I know.  I put it there on purpose.  I wanted to hide it from you to be sure nothing happened to it.

And what could I say to that?  Nothing.

After Hannah Kate's birthday party on Saturday, she was discussing the things she'd received that were on her list, the things she received that weren't on her list and the things on her list she didn't receive.  So I explained again that we probably won't always get everything on our list.  I also took the opportunity (a teachable moment, right?) to discuss the boys and girls around the world who don't even have a list and who never get presents . . . and that it's great to get birthday presents and Christmas presents but that we should also want to give to others who don't have presents.  Her response?

Yeah.  I already did that.  We made those shoeboxes.  Remember? (referencing our Operation Christmas Child shoebox gifts)

Well.  I guess she thinks she's learned that lesson.

And then today there was another conversation.  Again, I was in the kitchen fixing supper.  Hannah Kate walked up to me, the Dear Santa letter in hand.
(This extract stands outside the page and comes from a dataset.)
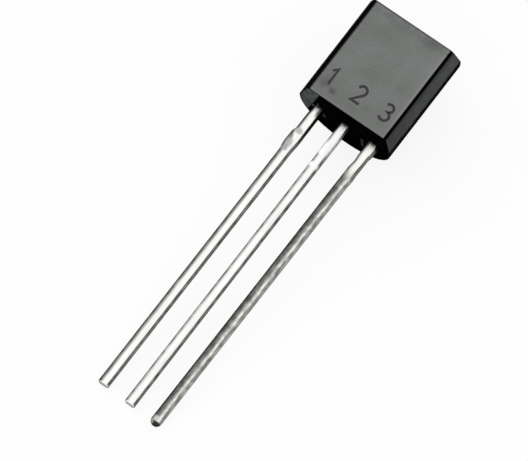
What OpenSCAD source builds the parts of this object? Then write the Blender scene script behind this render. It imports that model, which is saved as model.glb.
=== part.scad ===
// Through-hole transistor in a D-shaped moulded case with three leads in a row.
// Each piece is drawn upright, with X across the leads, Y from the flat front to the round back
// and Z up, from the middle of the flat front's lower edge. lay() then sets it down at rest: on its
// round back with the flat front up, the case's lower rim and the longest lead's tip on the ground.

/* [Case] */
// Width of the flat front, between its edge chamfers
flat_width = 3.5; // [3.3:0.05:3.7]
// Height of the flat front
flat_height = 4.4; // [4.2:0.05:4.65]
// Width across the round back
case_width = 4.25; // [4.15:0.05:4.7]
// Depth from the flat front to the back
case_depth = 3.25; // [3.1:0.05:3.6]
// Depth of the mould's parting line behind the flat front
parting_depth = 0.95; // [0.9:0.01:1.05]
// Chamfer between the flat front and each side facet
edge_chamfer = 0.12; // [0.06:0.01:0.18]
// Mould draft ahead of the parting line, in degrees
front_draft = 8; // [4:1:10]
// Mould draft behind the parting line, in degrees
back_draft = 2; // [1:1:6]

/* [Leads] */
// Distance between neighbouring leads
lead_pitch = 1.27; // [1.22:0.01:1.32]
// Width of a lead
lead_width = 0.38; // [0.34:0.01:0.46]
// Thickness of the lead frame
lead_thickness = 0.38; // [0.34:0.01:0.44]
// Length of the left lead below the case
lead_length = 13.8; // [12.7:0.1:14.5]
// How much longer the middle lead was cut
middle_lead_extra = 0.06; // [0.02:0.02:0.1]
// How much longer the right lead was cut
right_lead_extra = 0.2; // [0.12:0.02:0.3]
// Radius that stamping left on each lead's front edges
die_roll = 0.08; // [0.04:0.01:0.12]
// Width of the right lead, which is rounder than the others
round_lead_width = 0.44; // [0.4:0.01:0.46]
// Edge radius of the right lead below its shoulder
round_lead_edge = 0.15; // [0.1:0.01:0.16]

/* [Shoulders] */
// Width of a lead's shoulder, next to the case
shoulder_width = 0.46; // [0.44:0.01:0.52]
// Length of the shoulder below the case
shoulder_length = 1.7; // [1.5:0.1:2]
// How far the trimmed dam bar's stub stands out from the left lead
stub_reach = 0.05; // [0.02:0.01:0.1]
// Distance from the case to the stub
stub_start = 1.1; // [0.9:0.1:1.3]
// Length of the stub along the lead
stub_length = 1.05; // [0.8:0.05:1.2]

/* [Inside] */
// Height of the posts' feet above the flat front's lower edge
post_foot = 0.75; // [0.6:0.05:0.9]
// Width of the emitter post
emitter_post_width = 0.74; // [0.6:0.02:0.84]
// Height of the emitter post
emitter_post_height = 1.8; // [1.6:0.05:2]
// Width of the base post
base_post_width = 1.1; // [0.9:0.05:1.3]
// Height of the base post
base_post_height = 0.6; // [0.5:0.05:0.7]
// Gap between the lead frame's pieces
frame_gap = 0.28; // [0.24:0.01:0.32]
// Height of the paddle that carries the die
paddle_height = 1.9; // [1.7:0.05:2.1]
// How far the paddle reaches outwards past the middle of its lead
paddle_reach = 0.36; // [0.3:0.01:0.42]
// Diameter of the hole that locks the moulding to the paddle
lock_hole_d = 0.5; // [0.4:0.02:0.6]
// Side of the square die
die_size = 0.5; // [0.44:0.01:0.56]
// Thickness of the die
die_thickness = 0.2; // [0.15:0.01:0.25]
// Thickness of the layer that holds the die
attach_thickness = 0.025; // [0.02:0.005:0.04]
// How far that layer shows around the die
attach_margin = 0.03; // [0.02:0.005:0.05]
// Diameter of a bond wire
wire_d = 0.03; // [0.02:0.001:0.036]
// Height of a bond wire's loop above the die
loop_height = 0.22; // [0.18:0.01:0.26]

/* [Hidden] */
$fn = 96;

// The case
chamfered_half = flat_width / 2 + edge_chamfer;
half_width = case_width / 2;
back_axis = case_depth - half_width;
draft_drop = parting_depth * tan(front_draft);
back_rise = (case_depth - parting_depth) * tan(back_draft);
underside_z = -draft_drop;
back_rim_z = underside_z + back_rise;
top_z = flat_height + draft_drop;
back_top_z = top_z - back_rise;

// The lead frame lies against the parting line
frame_front = parting_depth;
frame_back = parting_depth + lead_thickness;
round_lead_end = round_lead_width / 2;
base_tip = lead_length + middle_lead_extra;
collector_tip = lead_length + right_lead_extra;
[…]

Hannah Kate: I wonder what Santa's number is.
Me (thinking she was now talking about his phone number): Santa's number?  I don't know.
Hannah Kate: Yeah, Santa's number.

And then I realized she meant his address.
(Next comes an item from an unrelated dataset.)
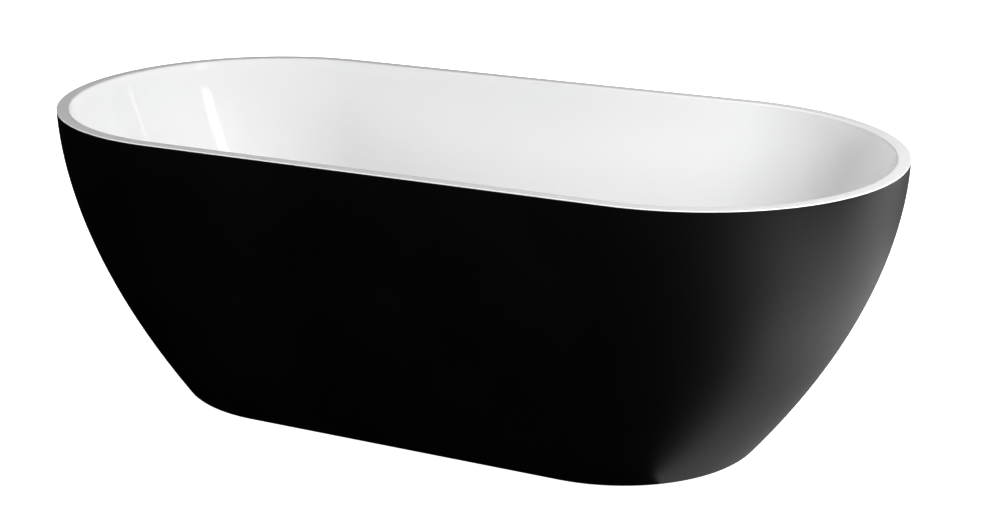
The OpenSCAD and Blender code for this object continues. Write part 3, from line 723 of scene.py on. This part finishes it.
# The hose runs down the space between the skins, then under the frame to the tee. Points are (y, z).
HOSE_TOP, HOSE_R, HOSE_BORE, TEE_INLET_Z = OVERFLOW_Z - 34.0, 12.5, 10.0, 85.0
HOSE_DROP, HOSE_STEP = 330, 30
RIB_PITCH, RIB_DEPTH, RIB_ROUND, CUFF = 5.0, 1.5, 0.7, 20.0


def between_skins(z):
    """Halfway across the space between the skins on the near side, at a height."""
    basin_back = half_width((BOND_TOP - z) / (BOND_TOP - UNDER)) + BASIN_T
    skin_inside = skin_size(z)[1] / 2 - SKIN_T
    return -(basin_back + skin_inside) / 2


HOSE = [(between_skins(HOSE_TOP - d), HOSE_TOP - d) for d in range(0, HOSE_DROP + 1, HOSE_STEP)] + [
    (-244, 108), (-219, 84), (-188, 65), (-153, 54), (-121, 57), (-96, 69), (-77, 80),
    (-60, TEE_INLET_Z), (-38, TEE_INLET_Z)]


def smooth_line(points, step):
    """A curve through the points, as positions a step apart, and how far along each is.

    Each stretch is a cubic that leaves and arrives along the chord past its end points.
    """
    points = np.array(points, float)
    ahead = np.vstack([points[:1] * 2 - points[1:2], points, points[-1:] * 2 - points[-2:-1]])
    t = np.linspace(0, 1, 24, endpoint=False)[:, None]
    run = []
    for a, b, c, d in zip(ahead, ahead[1:], ahead[2:], ahead[3:]):
        square, cube = 2 * a - 5 * b + 4 * c - d, 3 * b - a - 3 * c + d
        run.append(0.5 * (2 * b + (c - a) * t + square * t ** 2 + cube * t ** 3))
    run = np.vstack(run + [points[-1:]])
    along = np.concatenate([[0], np.cumsum(np.linalg.norm(np.diff(run, axis=0), axis=1))])
    want = np.linspace(0, along[-1], int(round(along[-1] / step)) + 1)
    return np.stack([np.interp(want, along, run[:, k]) for k in range(2)], 1), want


def ribbed_hose():
    """Ribbed between two plain cuffs."""
    line, along = smooth_line(HOSE, RIB_PITCH / 6)
    slope = np.gradient(line, axis=0)
    slope /= np.linalg.norm(slope, axis=1)[:, None]
    inside = np.minimum(along, along[-1] - along)
    ribs = (1 - np.cos(2 * math.pi * (along - CUFF) / RIB_PITCH)) / 2
    outer = HOSE_R - RIB_DEPTH * np.where(inside > CUFF, ribs ** RIB_ROUND, 0.0)
    angle = np.linspace(0, 2 * math.pi, 24, endpoint=False)

    def ring(i, r):
        x = r * np.cos(angle)
        y = line[i, 0] - slope[i, 1] * r * np.sin(angle)
        z = line[i, 1] + slope[i, 0] * r * np.sin(angle)
        return np.stack([x, y, z], 1) * MM
    rings = [ring(i, outer[i]) for i in range(len(line))]
    rings += [ring(i, HOSE_BORE) for i in range(len(line) - 1, -1, -3)]
    return stands_for(facing_out(to_object("overflow_hose_ribbed", *loft(rings), plastic_hose, sharp=60)),
                      "overflow_hose")


ribbed_hose()


# ---------------------------------------------------------------- stage
def either(nt, choice, no, yes):
    """One shader or the other, by a choice of 0 or 1."""
    mix = nt.nodes.new("ShaderNodeMixShader")
    nt.links.new(choice, mix.inputs[0])
    nt.links.new(no, mix.inputs[1])
    nt.links.new(yes, mix.inputs[2])
    return mix.outputs[0]


FLOOR_R, FLOOR_Z, FLOOR_STEPS, FLOOR_GLOW = 14000.0, -0.5, 128, 0.93


def pale_floor():
    """A pale disc just under the feet. From below it is clear, so that the underside can be looked at."""
    m, nt, bsdf, _ = nodes_of("floor_pale")
    bsdf.inputs["Base Color"].default_value = (0.9, 0.9, 0.9, 1)
    bsdf.inputs["Roughness"].default_value = 0.9
    bsdf.inputs["Specular IOR Level"].default_value = 0.0
    bsdf.inputs["Emission Color"].default_value = (1, 1, 1, 1)
    bsdf.inputs["Emission Strength"].default_value = FLOOR_GLOW
    side = nt.nodes.new("ShaderNodeNewGeometry")
    clear = nt.nodes.new("ShaderNodeBsdfTransparent")
    out = next(n for n in nt.nodes if n.type == "OUTPUT_MATERIAL")
    nt.links.new(either(nt, side.outputs["Backfacing"], bsdf.outputs[0], clear.outputs[0]), out.inputs[0])
    disc = round_outline(FLOOR_R, FLOOR_Z, FLOOR_STEPS)
    o = to_object("floor", disc, [tuple(range(FLOOR_STEPS))], m, smooth=False)
    o.visible_glossy = False
    return o


floor = pale_floor()


def backdrop(nt, strength):
    shade = nt.nodes.new("ShaderNodeBackground")
    shade.inputs["Color"].default_value = (1, 1, 1, 1)
    shade.inputs["Strength"].default_value = strength
    return shade


def studio(seen, fill, sky):
    """White to the camera, and an even dim fill to matt surfaces. Glossy ones see a sky from above only."""
    world = bpy.data.worlds.new("studio")
    scene.world = world
    world.use_nodes = True
    nt = world.node_tree
    nt.nodes.clear()
    out = nt.nodes.new("ShaderNodeOutputWorld")
    path = nt.nodes.new("ShaderNodeLightPath")
    coord = nt.nodes.new("ShaderNodeTexCoord")
    axes = nt.nodes.new("ShaderNodeSeparateXYZ")
    nt.links.new(coord.outputs["Generated"], axes.inputs[0])
    to_matt, to_gloss, to_camera = backdrop(nt, fill), backdrop(nt, sky), backdrop(nt, seen)
    nt.links.new(spread(nt, axes.outputs["Z"], 0.0, sky, 0.35, 0.75), to_gloss.inputs["Strength"])
    indirect = either(nt, path.outputs["Is Glossy Ray"], to_matt.outputs[0], to_gloss.outputs[0])
    nt.links.new(either(nt, path.outputs["Is Camera Ray"], indirect, to_camera.outputs[0]), out.inputs[0])


def softbox(name, place, aim, size, watts, diffuse=True, glossy=True):
    """A rectangular light that the camera doesn't see. It can be left out of matt or of glossy surfaces."""
    data = bpy.data.lights.new(name, "AREA")
    data.shape = "RECTANGLE"
    data.size, data.size_y = size
    data.energy = watts
    o = bpy.data.objects.new(name, data)
    scene.collection.objects.link(o)
    o.location = place
    o.rotation_euler = (Vector(aim) - Vector(place)).to_track_quat("-Z", "Y").to_euler()
    o.visible_camera = False
    o.visible_diffuse = diffuse
    o.visible_glossy = glossy


def around(azimuth, elevation):
    """A place on the ring of softboxes, by degrees round from +X and degrees up."""
    a, e = math.radians(azimuth), math.radians(elevation)
    return ROOM * math.cos(e) * math.cos(a), ROOM * math.cos(e) * math.sin(a), CENTRE + ROOM * math.sin(e)


def sheen(name, x, y, z, size, watts):
    """A panel on or near the floor that faces up and shows only in gloss."""
    softbox(name, (x, y, z), (x, y, 1.0), size, watts, diffuse=False)


studio(seen=1.0, fill=0.1, sky=0.8)
# Softboxes that light matt surfaces: a ring of six, strongest from the right, and one nearer on that side.
ROOM, CENTRE, AIM, BOX = 4.0, 0.55, (0.0, 0.1, 0.5), (1.2, 1.0)
softbox("right_high", around(-25, 32), AIM, BOX, 91, glossy=False)
softbox("right_low", around(-38, 14), AIM, BOX, 41, glossy=False)
softbox("back", around(110, 14), AIM, BOX, 42, glossy=False)
softbox("back_left", around(150, 14), AIM, BOX, 16, glossy=False)
softbox("left", around(180, 14), AIM, BOX, 27, glossy=False)
softbox("front_left", around(-150, 14), AIM, BOX, 38, glossy=False)
softbox("over_right", (1.5, 0.2, 1.45), (0.4, 0.0, 0.5), (0.8, 0.8), 9, glossy=False)
# The sheen on the black skin's right end, and a panel under the bath for the metal there to reflect.
sheen("sheen_foot", 0.70, 0.38, 0.001, (0.40, 1.24), 1.1)
sheen("sheen_near", 1.4, 0.33, 0.01, (1.0, 1.35), 6.3)
sheen("sheen_front", 1.9, -0.7, 0.02, (1.0, 0.8), 4.9)
sheen("sheen_mid", 1.95, 0.95, 0.02, (0.9, 1.1), 3.5)
sheen("sheen_far", 3.4, 2.75, 0.01, (2.0, 1.5), 130)
sheen("under", 0.0, 0.0, 0.002, (1.0, 0.42), 1.2)
# The streaks in the basin's left end.
softbox("strip", (2.57, -0.98, 2.6), (-0.72, 0.22, 0.45), (0.4, 2.05), 12, diffuse=False)
softbox("strip_foot", (2.57, -0.98, 0.68), (-0.74, 0.235, 0.55), (0.42, 0.45), 2.4, diffuse=False)
softbox("strip_faint", (2.1, 2.0, 1.35), (-0.8, 0.06, 0.48), (0.12, 0.9), 0.9, diffuse=False)
softbox("strip_fainter", (1.2, 2.87, 0.96), (-0.81, -0.01, 0.5), (0.1, 0.45), 0.24, diffuse=False)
Hannah Kate: I asked Abbie at my party.
Me: You did?
Hannah Kate: Yeah, I asked Abbie if she knew Santa's number.
Me: And what did Abbie tell you?
Hannah Kate: Nothing.
Me: Nothing?
Hannah Kate: Yeah.  Nothing.  She just said, "Santa's number."  And she said it just like this: "Santa's NUMBER??"

And then she sighed and walked out of the kitchen, letter in hand.  I smiled as I realized Abbie didn't know that Hannah Kate was really meaning to ask for Santa's address and not his number.

At this point, I'm not quite sure how I'm going to handle this one or how it's going to end.  I only know one thing.  I'm fairly certain it's not over yet!  And I guess I need to google Santa's number!